Data segment —
--*--

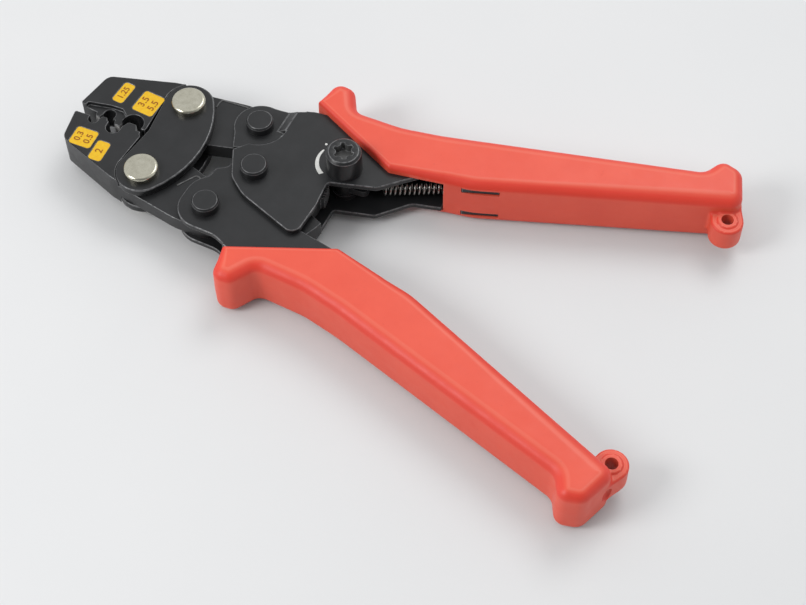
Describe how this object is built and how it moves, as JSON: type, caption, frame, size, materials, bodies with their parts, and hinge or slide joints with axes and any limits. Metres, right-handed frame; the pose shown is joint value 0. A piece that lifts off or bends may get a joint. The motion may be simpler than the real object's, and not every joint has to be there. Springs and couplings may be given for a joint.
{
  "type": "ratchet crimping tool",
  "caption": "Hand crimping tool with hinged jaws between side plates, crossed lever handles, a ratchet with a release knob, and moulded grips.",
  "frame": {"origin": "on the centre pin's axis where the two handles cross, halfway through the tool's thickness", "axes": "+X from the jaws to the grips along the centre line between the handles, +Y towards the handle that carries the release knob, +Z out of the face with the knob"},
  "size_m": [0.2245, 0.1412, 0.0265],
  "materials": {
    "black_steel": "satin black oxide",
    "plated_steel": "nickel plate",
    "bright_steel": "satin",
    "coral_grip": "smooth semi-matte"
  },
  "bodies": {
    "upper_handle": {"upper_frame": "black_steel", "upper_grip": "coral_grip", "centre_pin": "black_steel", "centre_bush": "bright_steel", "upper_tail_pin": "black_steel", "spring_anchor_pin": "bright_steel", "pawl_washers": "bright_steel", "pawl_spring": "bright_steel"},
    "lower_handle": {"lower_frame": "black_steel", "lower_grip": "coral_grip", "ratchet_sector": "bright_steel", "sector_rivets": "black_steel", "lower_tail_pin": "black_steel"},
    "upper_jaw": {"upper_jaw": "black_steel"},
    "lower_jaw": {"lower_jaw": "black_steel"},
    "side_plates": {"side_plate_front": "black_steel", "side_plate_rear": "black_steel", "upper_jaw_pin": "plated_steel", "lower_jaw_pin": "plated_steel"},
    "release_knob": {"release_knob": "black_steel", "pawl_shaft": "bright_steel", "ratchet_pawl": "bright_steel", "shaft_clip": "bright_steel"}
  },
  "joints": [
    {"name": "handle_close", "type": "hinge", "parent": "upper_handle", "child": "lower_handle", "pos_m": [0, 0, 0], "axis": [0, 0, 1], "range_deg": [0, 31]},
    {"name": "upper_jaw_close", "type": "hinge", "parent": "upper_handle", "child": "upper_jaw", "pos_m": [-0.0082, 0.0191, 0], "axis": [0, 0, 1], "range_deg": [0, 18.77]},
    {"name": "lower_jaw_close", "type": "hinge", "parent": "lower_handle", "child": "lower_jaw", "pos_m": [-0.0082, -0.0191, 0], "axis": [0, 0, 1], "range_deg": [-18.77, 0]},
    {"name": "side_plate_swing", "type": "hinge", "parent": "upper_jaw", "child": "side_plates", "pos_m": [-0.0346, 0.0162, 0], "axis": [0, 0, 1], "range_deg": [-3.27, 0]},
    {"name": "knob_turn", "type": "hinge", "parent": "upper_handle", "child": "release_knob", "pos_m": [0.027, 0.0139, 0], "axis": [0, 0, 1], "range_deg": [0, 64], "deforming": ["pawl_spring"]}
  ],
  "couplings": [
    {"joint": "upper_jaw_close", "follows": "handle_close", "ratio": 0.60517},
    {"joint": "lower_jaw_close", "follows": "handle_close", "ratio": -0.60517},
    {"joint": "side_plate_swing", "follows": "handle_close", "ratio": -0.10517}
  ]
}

--*--

Your goal —
Out of the material above, select every line that holds the string "materials".

Output of the task —
Describe how this object is built and how it moves, as JSON: type, caption, frame, size, materials, bodies with their parts, and hinge or slide joints with axes and any limits. Metres, right-handed frame; the pose shown is joint value 0. A piece that lifts off or bends may get a joint. The motion may be simpler than the real object's, and not every joint has to be there. Springs and couplings may be given for a joint.
  "materials": {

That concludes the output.